13. Tennessee: Michigan transfer QB Joe Milton lasted all of 2 games as the starter, replaced by Virginia Tech transfer Hendon Hooker.

14. Vanderbilt: New coach Clark Lea made his bones by teaching sound defense – and Commodores have 1 sack and 1 INT in 3 games.

8. Ask and you shall receive

Matt: The officiating in the SEC is terrible. If it’s not a bad targeting call, it’s a missed call altogether. How can this improve? Or will it ever? — Lance Frederick, Charlotte.

Lance: The league office had a tough Saturday, with 3 critical blown calls, and a handful of other strange “happenings” – maybe that’s the safest way to put it.

This underscores a couple of often overlooked realities: It’s a brutal job and you can’t see every foul – and that’s the way it is at every level. The hope is any missed call can be overturned by replay, but not everything is reviewable, and sometimes even blown calls are missed by the replay booth.

There are teaching moments with everything, and change comes through education and frankly, through suspension or not retaining officials. Ultimately, it’s no different from the sport itself: it’s a job based on meritocracy.

Good officials stay, officials who consistently miss calls, aren’t rehired. Does that make Mississippi State feel any better about a couple of calls that directly contributed to a loss at Memphis? Not even close.

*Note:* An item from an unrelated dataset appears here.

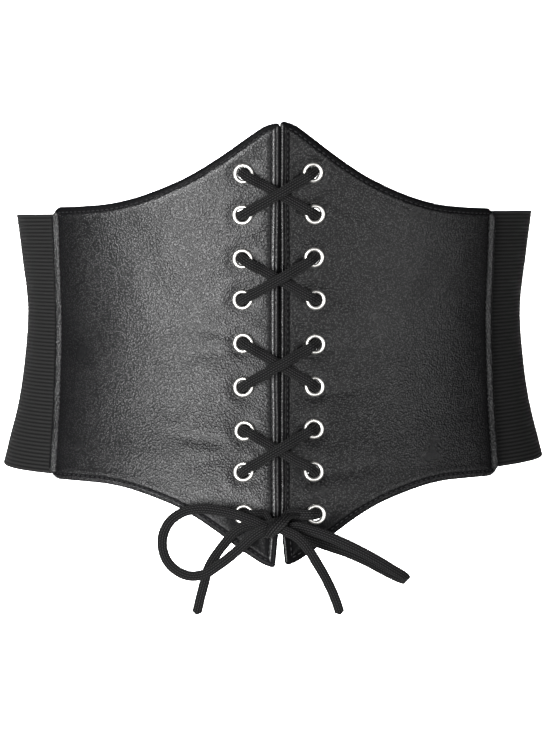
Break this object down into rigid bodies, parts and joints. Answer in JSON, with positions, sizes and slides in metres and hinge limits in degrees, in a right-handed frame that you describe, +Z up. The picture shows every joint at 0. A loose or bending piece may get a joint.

Everyone knows the rules prior to the start of the game and everyone knows the possibility of being on the short end of a missed call. It’s the human element, and you’ll never be able to fully eliminate it.

9. Numbers

5. Not only did Florida have a 99-yard drive against the suddenly vulnerable Alabama defense, the Gators had 5 scoring drives of 75 yards or more. Five. Imagine saying that about a Nick Saban defense.

10. Quote to note

“Right now, we are eager guys that are sporadic and excited to practice, excited to make plays, very easily discouraged, want to feel sorry for ourselves, want to create all kinds of scenarios and contexts in our mind which is just clutter. We have to quit doing that.” – Mississippi State coach Mike Leach.